Adding a gigabit network card to xappe

Xappe was already running Fedora 24, so I didn't really want to reinstell Fedora. Plus, there wasn't a free PCI slot.

But one of the slots was occupied by a sata port card that had only one sata drive attached. So I removed that card and put in a random gigabit ethernet card. Random meaning it was a brand I'd vaguely heard of, but it wasn't an Intel card. That left me with an unattached drive - no problem, I put on a sata-to-pata converter thing, and attached it to a pata connector. I wondered which of those two wouldn't work, the drive or the gigabit?

I closed up the box and started up Fedora. It recognised the drive without blinking, I didn't need to do anything at all. And it recognised the gigabit ethernet card, giving it a different name from the onboard FE (fast ethernet, meaning 100 megabits). But it decided to use DHCP to control it, which isn't too surprising, because I hadn't told it anything about addressing.

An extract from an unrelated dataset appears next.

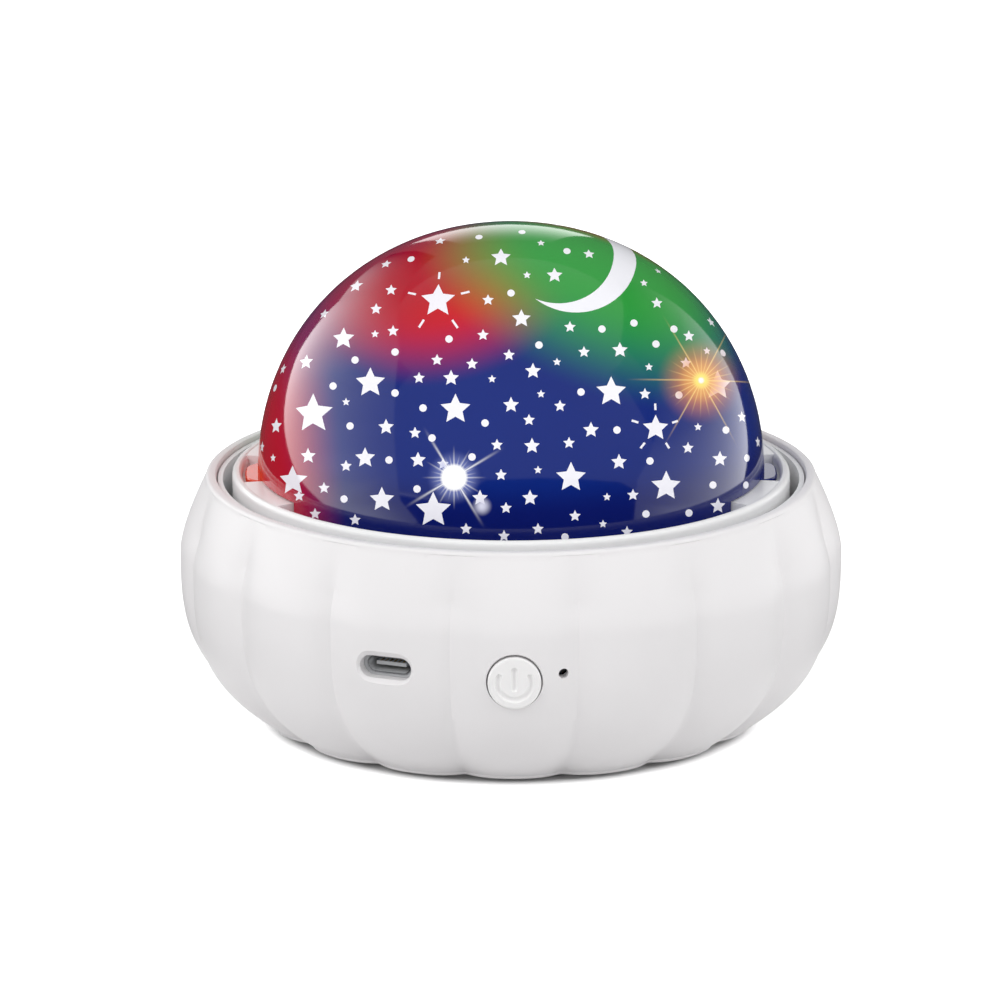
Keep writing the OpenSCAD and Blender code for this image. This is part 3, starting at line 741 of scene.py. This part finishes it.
# The crescent is a flat picture pressed on the dome from the front. Its two
# circles are given as right, up and radius, in mm from the dome's middle.
MOON_OUTER = (12.1, 42.8, 12.4)
MOON_INNER = (8.8, 43.4, 11.2)
PRESS_ELEVATION = 15
PRESS_EDGE = 0.93
FILL = [("star", 1.55, 20), ("star", 1.15, 52), ("star", 0.8, 20), ("dot", DOT_R, 42)]
FILL_GAP = 0.9
FILL_BEYOND = 0.08
FILL_TRIES = 26
FILL_SEED = 11
INK, WINDOW = 0, 1
GRID_STEP = 2.5


def profile_point(elevation, shrink=0.0):
    """(r, z) on the dome's skin seen from its middle at an elevation in degrees."""
    r_max, h_max = DOME_R - shrink, DOME_H - shrink
    if elevation <= 0:
        return r_max, EQUATOR_Z + r_max * math.tan(math.radians(elevation))
    if elevation >= 89.999:
        return 0.0, EQUATOR_Z + h_max
    power = 2 / DOME_FULLNESS
    t = math.atan((math.tan(math.radians(elevation)) * r_max / h_max) ** (1 / power))
    return r_max * math.cos(t) ** power, EQUATOR_Z + h_max * math.sin(t) ** power


def skirt_elevation(z):
    """Elevation at which the straight skirt has a height z."""
    return math.degrees(math.atan((z - EQUATOR_Z) / DOME_R))


def chart(azimuth, elevation):
    """Place on a flat chart of the dome, with its top in the middle, in degrees."""
    rho, a = 90 - elevation, math.radians(azimuth)
    return Vector((rho * math.sin(a), -rho * math.cos(a)))


def from_chart(point, shrink=0.0):
    """The dome's skin at a place on the chart, in mm."""
    rho = point.length
    r, z = profile_point(90 - rho, shrink)
    if rho < 1e-9:
        return Vector((0, 0, z))
    return Vector((r * point.x / rho, r * point.y / rho, z))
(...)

To change that, I tried to use system-config-network. But that wasn't on the computer - I should have thought of that before I started, and installed it using "yum install system-config-network.". So that meant I had to change the connection from dhcp to static by editing the config file. Fortunately, I know how to do that, and on reboot, I had a gigabit ethernet.

There's a thing called ethtool that can confirm that for you with "ethtool eth0" or whatever the name of the connection is - you can find out using "route -n".

So Xappe now has a gigabit ethernet, and I'm right now putting that to use by copying a terabyte to it, because one of the drives turned out to be failing, so I'm recopying the data on it, from a backup which is also on gigabit ethernet. Sweet!